■ GOAL
Print out every line, exactly as written.

--- Begin ---

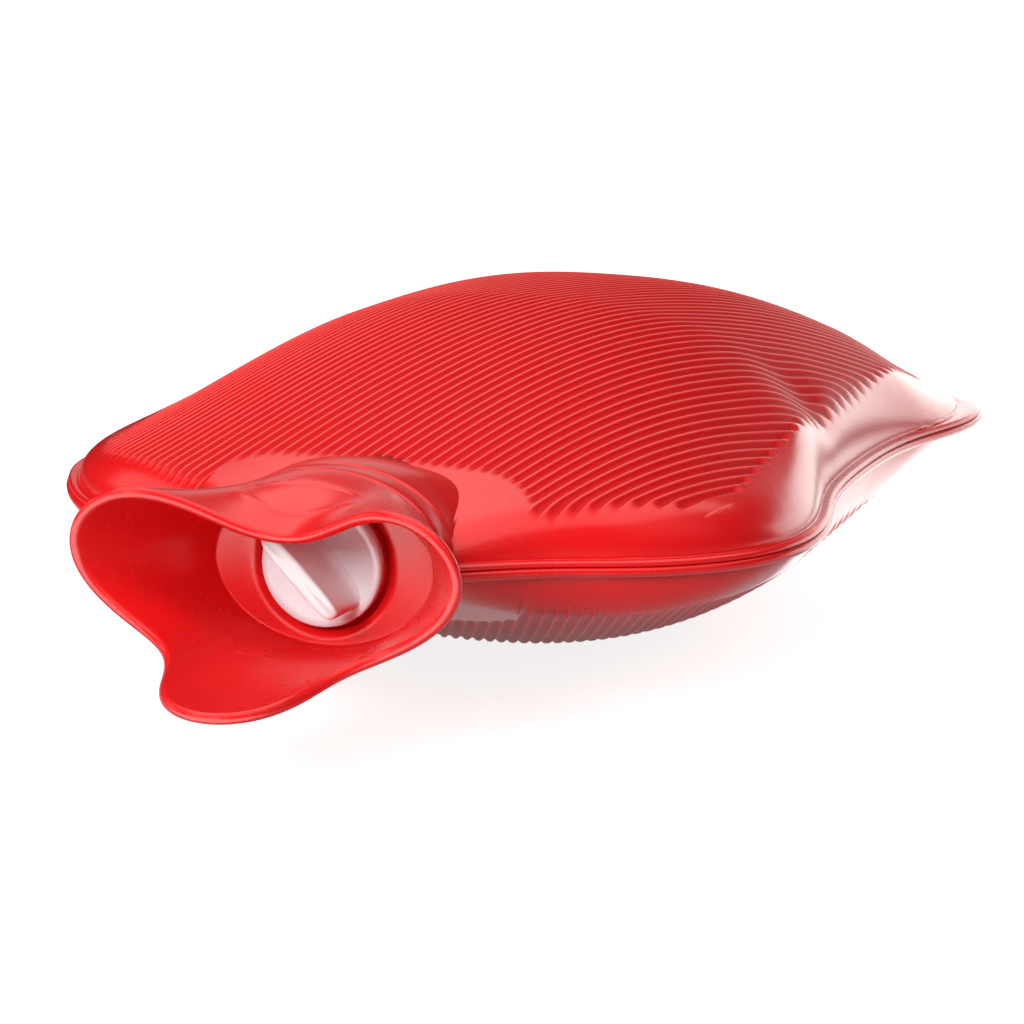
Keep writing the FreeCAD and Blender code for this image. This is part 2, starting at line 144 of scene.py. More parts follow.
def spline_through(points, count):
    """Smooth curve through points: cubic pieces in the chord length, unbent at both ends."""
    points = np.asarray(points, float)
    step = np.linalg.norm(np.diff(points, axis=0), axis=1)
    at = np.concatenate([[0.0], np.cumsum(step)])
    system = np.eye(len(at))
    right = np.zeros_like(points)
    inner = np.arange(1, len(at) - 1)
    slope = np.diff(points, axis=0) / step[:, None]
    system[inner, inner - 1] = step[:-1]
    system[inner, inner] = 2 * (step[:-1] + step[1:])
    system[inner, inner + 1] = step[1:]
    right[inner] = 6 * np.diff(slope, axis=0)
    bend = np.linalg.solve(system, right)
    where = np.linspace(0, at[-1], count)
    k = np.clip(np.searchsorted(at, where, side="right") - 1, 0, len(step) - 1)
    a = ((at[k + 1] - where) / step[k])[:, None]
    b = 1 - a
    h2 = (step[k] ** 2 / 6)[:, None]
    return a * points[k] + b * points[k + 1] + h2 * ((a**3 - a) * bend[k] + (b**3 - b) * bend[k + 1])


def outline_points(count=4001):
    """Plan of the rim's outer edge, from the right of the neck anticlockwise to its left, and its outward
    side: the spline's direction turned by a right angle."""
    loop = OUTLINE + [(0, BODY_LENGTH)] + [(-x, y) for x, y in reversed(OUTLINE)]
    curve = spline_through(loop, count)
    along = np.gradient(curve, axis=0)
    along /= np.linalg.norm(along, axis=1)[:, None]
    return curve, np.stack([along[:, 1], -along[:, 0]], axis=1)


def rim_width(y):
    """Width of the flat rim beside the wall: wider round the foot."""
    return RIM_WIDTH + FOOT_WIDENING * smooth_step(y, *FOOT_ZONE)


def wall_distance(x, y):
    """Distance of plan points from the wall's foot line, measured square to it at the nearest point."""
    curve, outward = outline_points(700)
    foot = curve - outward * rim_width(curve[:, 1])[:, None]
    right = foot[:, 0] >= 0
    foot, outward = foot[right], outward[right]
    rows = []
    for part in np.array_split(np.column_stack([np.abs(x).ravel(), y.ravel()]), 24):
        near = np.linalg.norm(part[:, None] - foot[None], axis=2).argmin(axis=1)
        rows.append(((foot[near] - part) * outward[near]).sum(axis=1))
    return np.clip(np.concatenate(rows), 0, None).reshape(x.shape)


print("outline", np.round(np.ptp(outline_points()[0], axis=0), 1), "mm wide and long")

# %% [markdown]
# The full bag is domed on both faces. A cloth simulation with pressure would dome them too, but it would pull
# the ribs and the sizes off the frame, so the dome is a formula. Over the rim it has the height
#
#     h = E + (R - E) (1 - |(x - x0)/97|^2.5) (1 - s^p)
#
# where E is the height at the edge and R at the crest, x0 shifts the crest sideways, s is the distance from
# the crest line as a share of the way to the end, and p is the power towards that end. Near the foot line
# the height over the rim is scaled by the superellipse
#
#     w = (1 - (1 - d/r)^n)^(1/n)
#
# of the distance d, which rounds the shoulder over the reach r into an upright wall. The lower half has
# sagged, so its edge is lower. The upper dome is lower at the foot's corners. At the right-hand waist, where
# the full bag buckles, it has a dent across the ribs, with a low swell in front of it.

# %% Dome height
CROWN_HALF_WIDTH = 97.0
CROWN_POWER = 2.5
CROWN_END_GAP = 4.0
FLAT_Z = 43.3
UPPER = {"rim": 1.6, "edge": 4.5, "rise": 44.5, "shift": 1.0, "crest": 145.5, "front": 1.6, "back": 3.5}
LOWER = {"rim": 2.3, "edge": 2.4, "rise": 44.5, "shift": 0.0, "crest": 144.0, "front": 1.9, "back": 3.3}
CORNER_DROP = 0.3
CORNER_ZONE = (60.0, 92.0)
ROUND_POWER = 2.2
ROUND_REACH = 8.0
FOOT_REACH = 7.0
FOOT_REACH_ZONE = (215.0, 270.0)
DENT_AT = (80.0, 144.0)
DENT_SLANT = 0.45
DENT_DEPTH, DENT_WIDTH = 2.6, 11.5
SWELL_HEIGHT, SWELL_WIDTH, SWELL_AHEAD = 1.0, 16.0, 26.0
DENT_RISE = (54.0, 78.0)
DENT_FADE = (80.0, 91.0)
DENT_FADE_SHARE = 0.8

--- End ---

■ EXERCISE RESPONSE
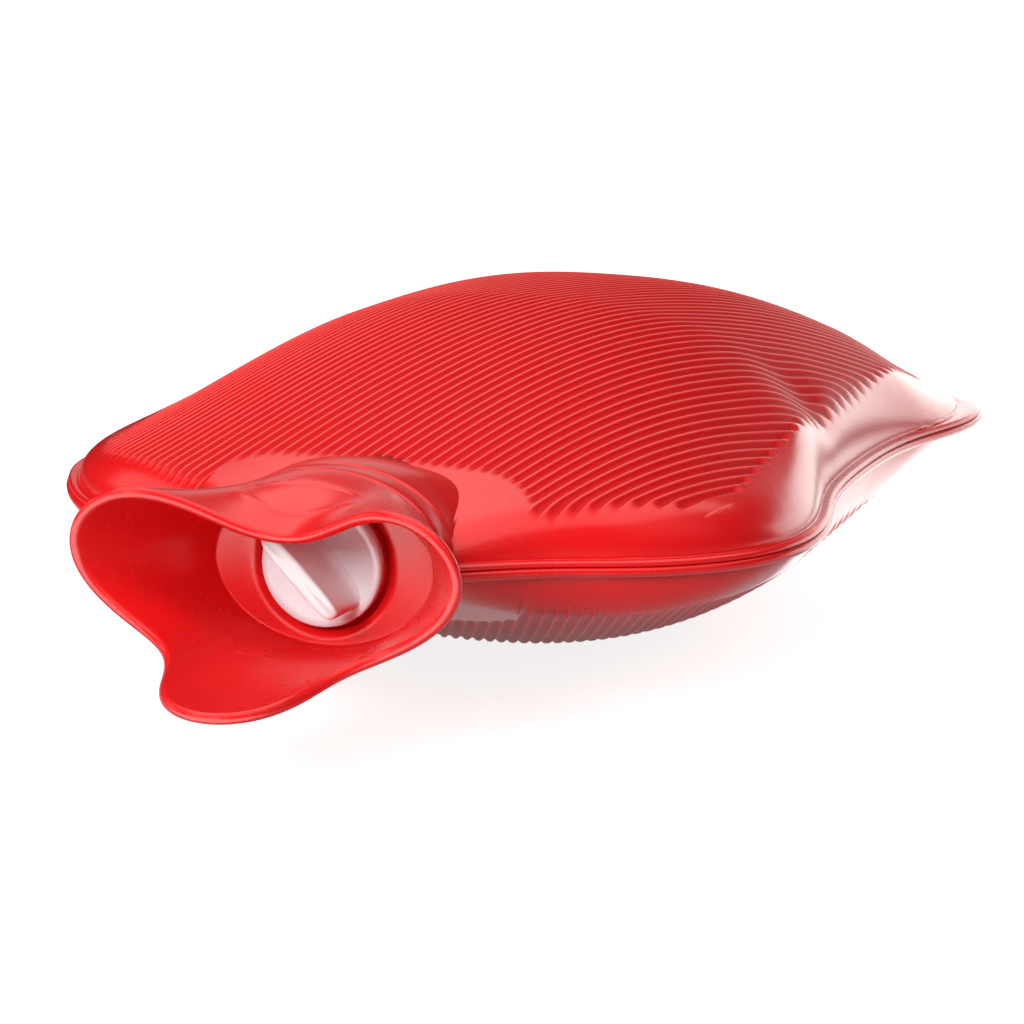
Keep writing the FreeCAD and Blender code for this image. This is part 2, starting at line 144 of scene.py. More parts follow.
def spline_through(points, count):
    """Smooth curve through points: cubic pieces in the chord length, unbent at both ends."""
    points = np.asarray(points, float)
    step = np.linalg.norm(np.diff(points, axis=0), axis=1)
    at = np.concatenate([[0.0], np.cumsum(step)])
    system = np.eye(len(at))
    right = np.zeros_like(points)
    inner = np.arange(1, len(at) - 1)
    slope = np.diff(points, axis=0) / step[:, None]
    system[inner, inner - 1] = step[:-1]
    system[inner, inner] = 2 * (step[:-1] + step[1:])
    system[inner, inner + 1] = step[1:]
    right[inner] = 6 * np.diff(slope, axis=0)
    bend = np.linalg.solve(system, right)
    where = np.linspace(0, at[-1], count)
    k = np.clip(np.searchsorted(at, where, side="right") - 1, 0, len(step) - 1)
    a = ((at[k + 1] - where) / step[k])[:, None]
    b = 1 - a
    h2 = (step[k] ** 2 / 6)[:, None]
    return a * points[k] + b * points[k + 1] + h2 * ((a**3 - a) * bend[k] + (b**3 - b) * bend[k + 1])


def outline_points(count=4001):
    """Plan of the rim's outer edge, from the right of the neck anticlockwise to its left, and its outward
    side: the spline's direction turned by a right angle."""
    loop = OUTLINE + [(0, BODY_LENGTH)] + [(-x, y) for x, y in reversed(OUTLINE)]
    curve = spline_through(loop, count)
    along = np.gradient(curve, axis=0)
    along /= np.linalg.norm(along, axis=1)[:, None]
    return curve, np.stack([along[:, 1], -along[:, 0]], axis=1)


def rim_width(y):
    """Width of the flat rim beside the wall: wider round the foot."""
    return RIM_WIDTH + FOOT_WIDENING * smooth_step(y, *FOOT_ZONE)


def wall_distance(x, y):
    """Distance of plan points from the wall's foot line, measured square to it at the nearest point."""
    curve, outward = outline_points(700)
    foot = curve - outward * rim_width(curve[:, 1])[:, None]
    right = foot[:, 0] >= 0
    foot, outward = foot[right], outward[right]
    rows = []
    for part in np.array_split(np.column_stack([np.abs(x).ravel(), y.ravel()]), 24):
        near = np.linalg.norm(part[:, None] - foot[None], axis=2).argmin(axis=1)
        rows.append(((foot[near] - part) * outward[near]).sum(axis=1))
    return np.clip(np.concatenate(rows), 0, None).reshape(x.shape)


print("outline", np.round(np.ptp(outline_points()[0], axis=0), 1), "mm wide and long")

# %% [markdown]
# The full bag is domed on both faces. A cloth simulation with pressure would dome them too, but it would pull
# the ribs and the sizes off the frame, so the dome is a formula. Over the rim it has the height
#
#     h = E + (R - E) (1 - |(x - x0)/97|^2.5) (1 - s^p)
#
# where E is the height at the edge and R at the crest, x0 shifts the crest sideways, s is the distance from
# the crest line as a share of the way to the end, and p is the power towards that end. Near the foot line
# the height over the rim is scaled by the superellipse
#
#     w = (1 - (1 - d/r)^n)^(1/n)
#
# of the distance d, which rounds the shoulder over the reach r into an upright wall. The lower half has
# sagged, so its edge is lower. The upper dome is lower at the foot's corners. At the right-hand waist, where
# the full bag buckles, it has a dent across the ribs, with a low swell in front of it.

# %% Dome height
CROWN_HALF_WIDTH = 97.0
CROWN_POWER = 2.5
CROWN_END_GAP = 4.0
FLAT_Z = 43.3
UPPER = {"rim": 1.6, "edge": 4.5, "rise": 44.5, "shift": 1.0, "crest": 145.5, "front": 1.6, "back": 3.5}
LOWER = {"rim": 2.3, "edge": 2.4, "rise": 44.5, "shift": 0.0, "crest": 144.0, "front": 1.9, "back": 3.3}
CORNER_DROP = 0.3
CORNER_ZONE = (60.0, 92.0)
ROUND_POWER = 2.2
ROUND_REACH = 8.0
FOOT_REACH = 7.0
FOOT_REACH_ZONE = (215.0, 270.0)
DENT_AT = (80.0, 144.0)
DENT_SLANT = 0.45
DENT_DEPTH, DENT_WIDTH = 2.6, 11.5
SWELL_HEIGHT, SWELL_WIDTH, SWELL_AHEAD = 1.0, 16.0, 26.0
DENT_RISE = (54.0, 78.0)
DENT_FADE = (80.0, 91.0)
DENT_FADE_SHARE = 0.8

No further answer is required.